Hello, my name is Korra and I have SAD. Or rather, I have bipolar that's triggered by the seasons.
I was doing so well all summer, but this weekend I woke up and BOOM! Felt like shit. Exhausted, just wanted to eat sugar, salt, and carbs, felt hopeless and stressed despite my newish relationship and my plans to travel this December. It's hard to get out of bed and start my day now, despite feeling like I have the caffeine jitters.
I was feeling so good until this weekend, I was even going to stop seeing my therapist at the end of the month...but now? I'm going to talk to him today about continuing and hope that he hasn't scheduled someone else in my spot. I'm doing a daylight lamp at the moment, but I haven't used it enough to see any difference.

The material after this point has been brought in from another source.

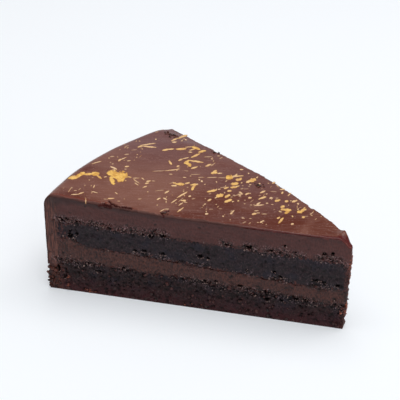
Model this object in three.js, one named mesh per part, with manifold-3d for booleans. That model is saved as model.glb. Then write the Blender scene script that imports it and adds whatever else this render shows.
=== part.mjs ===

Sorry, this writing is more disjointed than usual. My brain is kind of scrambled. I woke up yesterday feeling so hopeless about finding a job once I come back from vacation. I don't think I'll have a problem finding something to make ends meet and I'm saving money to cushion my unemployment time, but I'm just so scared that I'm leaving one horrible work situation for another. Corruption in the service industry is rampant. I've taken so much abuse from my last two service jobs but I don't think I have many other options for jobs that pay me enough and give me the flexibility I need for my career. I feel doomed to mistreatment forever.
Additionally, my relationship with exGod (I gotta find a new name for him) was going well until last night. I agreed to go out with him again because I thought he was trying to upgrade his life, but right now he's kind of floundering career wise. He doesn't look like he's trying hard enough and I don't want to nag him for not having a plan. He acts like just showing up is enough to get him a good job, to get him into school, to get him anywhere in life. I told him I still want to be with him but his lack of drive is keeping me from fully committing. I know it sounds harsh, but it's true. I love him (holy fuck what?!?!) but I can't get serious with someone who's not serious about life.
I need to go to work tonight but I really don't want to. Half the people at work hate me now because I call them out on their theft, and the other half agree with me but don't support me when the chips are down. I work with these people every damn shift. I feel so isolated.